18 thoughts on “When Stars Don’t Align

  1. I understand. My life is filled with shame.
    I have a weird solution for you..
    Cut them into small shapes and sell them in your etsy store as silk quilt “squares.” Seriously. People use silk in fancy quilting projects all the time and like various kinds of shapes for that. You can get return on your money for it and buy new fabric for a new slip.

  2. Och, the frustration! at least you have your sense of humor… i think I’m going to print this post and hang it on my bulletin board. I can cry days about suchh a mishap 9okay, but i’m a cryer all right.)

  3. Oh, the growing sense of doom as a project inches towards failure. I feel your pain! At least you have managed to keep your sense of humour and been brave enough to share.

  4. Oh, Sunni, I feel your pain! We’ve all done this… we may not have slipped on a banana skin or wandered out of the ladies with loo roll trailing out of our waistbands, but we’ve all ruined a beautiful piece of fabric (or several) before… think of it as a brief fling with a lovely but otherwise emotionally unavailable piece of fabric, that was never meant to be a long-term thing, but a short and sweet encounter… and thanks for sharing!

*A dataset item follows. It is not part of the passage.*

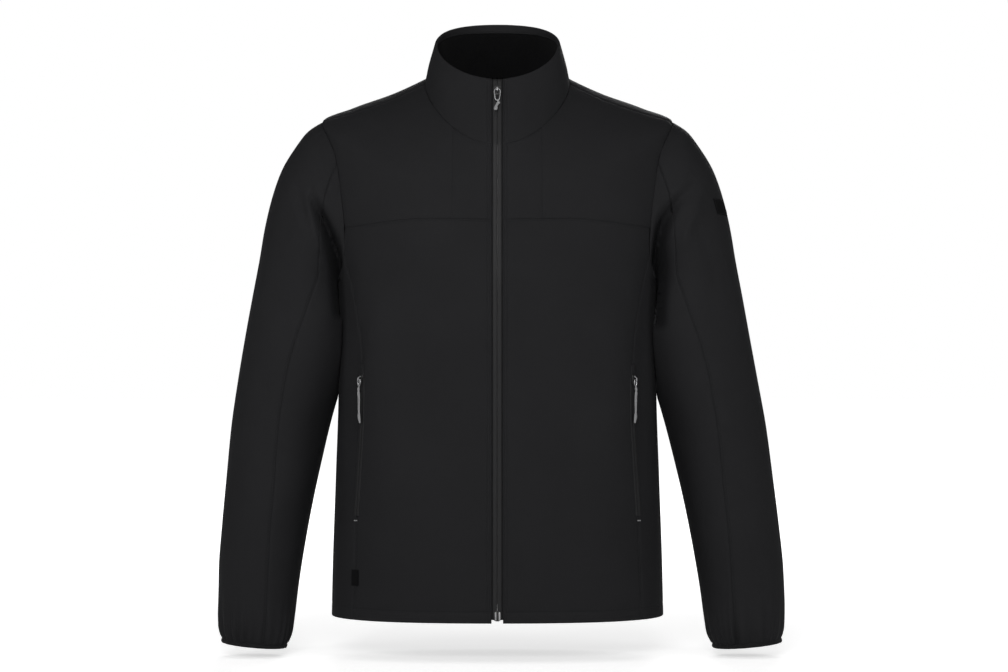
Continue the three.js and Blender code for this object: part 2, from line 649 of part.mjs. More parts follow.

  5. Sad — but funny — story. At least the experience gave you some great blog material! LOL Surely you can make little flowers out of it or something. Don’t throw that silk out just yet!

  6. Oh nooo! We’ve all had our share of bombed projects. Just put it away (or cut it up into flowers or remnants) and move on. Maybe pull out one of your most successful projects to look at and remind yourself that you’re awesome at sewing, 99.9% of the time 🙂

  7. Oh, I am so sorry about the loss of that beatiful blue fabric. And for your hurt pride! Isn’t a bad sewing project just *the worst*? I recently mentioned that to my husband, and he said that a crappy golf game is likely equally frustrating. I try to tell myself that sewing is a skill/hobby, and that one is going to have off days.
    You know, I appreciate hearing about sewing disasters. (Being a new sewer, I’ve had plenty!) I really think sewers learn from other sewers’ mistakes. I wouldn’t be ashamed to post about them. I think it keep a blog interesting and real, too.

  8. Definitely try to figure out something to repurpose the scraps into–maybe something for a future baby cupcake goddess? I’m sorry that you couldn’t make the slip though, especially when you spent so much on the fabric! 😦

  9. I have felt this way too. Every time I begin to actually cut a project out, I feel so nervous. Cutting seems to usually be the part that is hard to fix if things aren’t quite right. I hate feeling that nervousness. I’m sorry.

  10. Oh no! That is so disappointing.
    I have done a similar thing except I had bought fabric which was just horrible to sew – my overlocker ate it and my sewing machine skipped that many stitches I had no seam and that was after trying about 5 different needles of varying sorts. I just gave up on it!

  11. Ouch, that´s bad. I´ve had my share of ruining beautiful silks in the past, too, mostly by cutting them wrong on the bias. It´s particularly bad when it´s vintage fabric (yes, I´ve ruined vintage silk crepes and satins), because, well, then I´ve destroyed something really unique.

  12. Ah well. My biggest messes have usually involved the most expensive fabric… The silk is lovely, though. Maybe you can make a little evening bag from the scraps?